__Work to do__. Copy the records below verbatim, from the first line through the line containing "tint=0.3, worn=0.5, dusty=0.5)", inclusive, and output nothing else.

__Input material__.
******************************
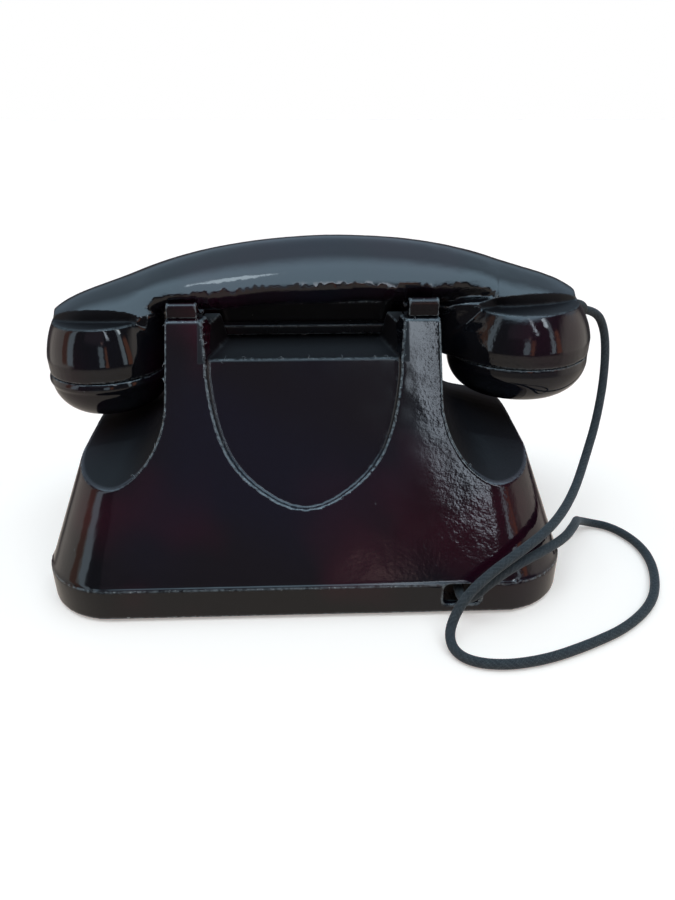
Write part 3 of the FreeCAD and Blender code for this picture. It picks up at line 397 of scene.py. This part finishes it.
def enamel():
    k = Mat("number_enamel")
    g = k.noise(70.0, 4.0, 0.6)
    c = k.mix(k.ramp(g, 0.4, 0.75), (0.60, 0.55, 0.44), (0.52, 0.45, 0.33))
    fine = k.ramp(k.voronoi(420.0), 0.0, 0.035, 1.0, 0.0)
    c = k.mix(k.math("MULTIPLY", fine, 0.4), c, (0.16, 0.12, 0.08))
    return k.bsdf(color=c, rough=k.ramp(g, 0.3, 0.7, 0.16, 0.28), coat=0.3, coat_rough=0.08, normal=k.bump(g, 0.0002, 0.1))


BODY_PAINT = black_paint("black_moulding", rough=0.090, peel=1.0, tint=1.0)
HAND_PAINT = black_paint("black_handset", rough=0.060, peel=0.9, tint=0.4, worn=0.35, dusty=0.6)
CAP_PAINT = black_paint("black_cap", rough=0.045, peel=0.25, tint=0.3, worn=0.5, dusty=0.5)
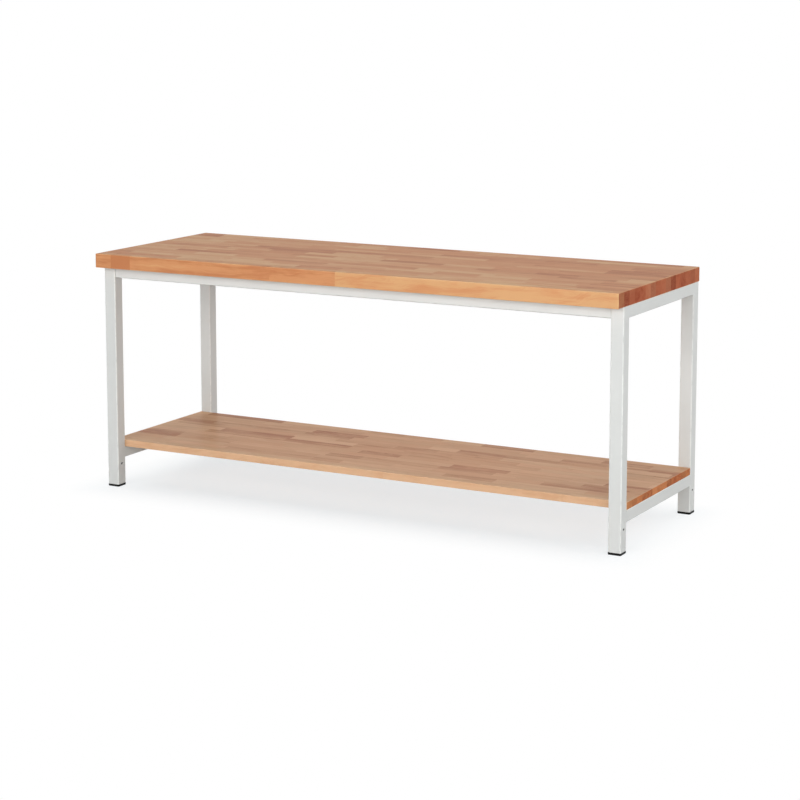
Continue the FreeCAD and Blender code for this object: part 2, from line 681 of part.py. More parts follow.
******************************
__Result for this exercise__.
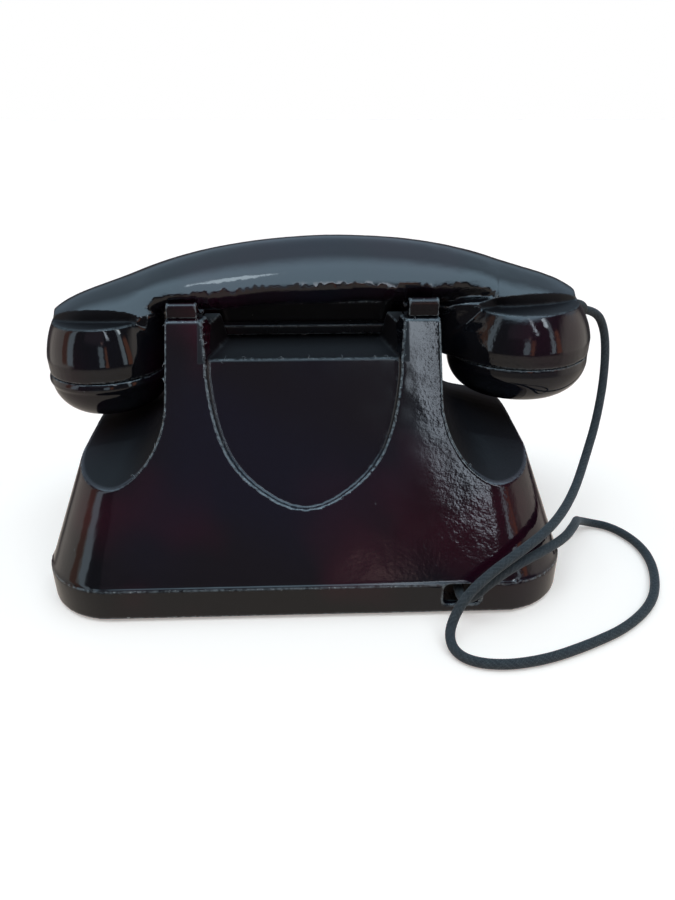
Write part 3 of the FreeCAD and Blender code for this picture. It picks up at line 397 of scene.py. This part finishes it.
def enamel():
    k = Mat("number_enamel")
    g = k.noise(70.0, 4.0, 0.6)
    c = k.mix(k.ramp(g, 0.4, 0.75), (0.60, 0.55, 0.44), (0.52, 0.45, 0.33))
    fine = k.ramp(k.voronoi(420.0), 0.0, 0.035, 1.0, 0.0)
    c = k.mix(k.math("MULTIPLY", fine, 0.4), c, (0.16, 0.12, 0.08))
    return k.bsdf(color=c, rough=k.ramp(g, 0.3, 0.7, 0.16, 0.28), coat=0.3, coat_rough=0.08, normal=k.bump(g, 0.0002, 0.1))


BODY_PAINT = black_paint("black_moulding", rough=0.090, peel=1.0, tint=1.0)
HAND_PAINT = black_paint("black_handset", rough=0.060, peel=0.9, tint=0.4, worn=0.35, dusty=0.6)
CAP_PAINT = black_paint("black_cap", rough=0.045, peel=0.25, tint=0.3, worn=0.5, dusty=0.5)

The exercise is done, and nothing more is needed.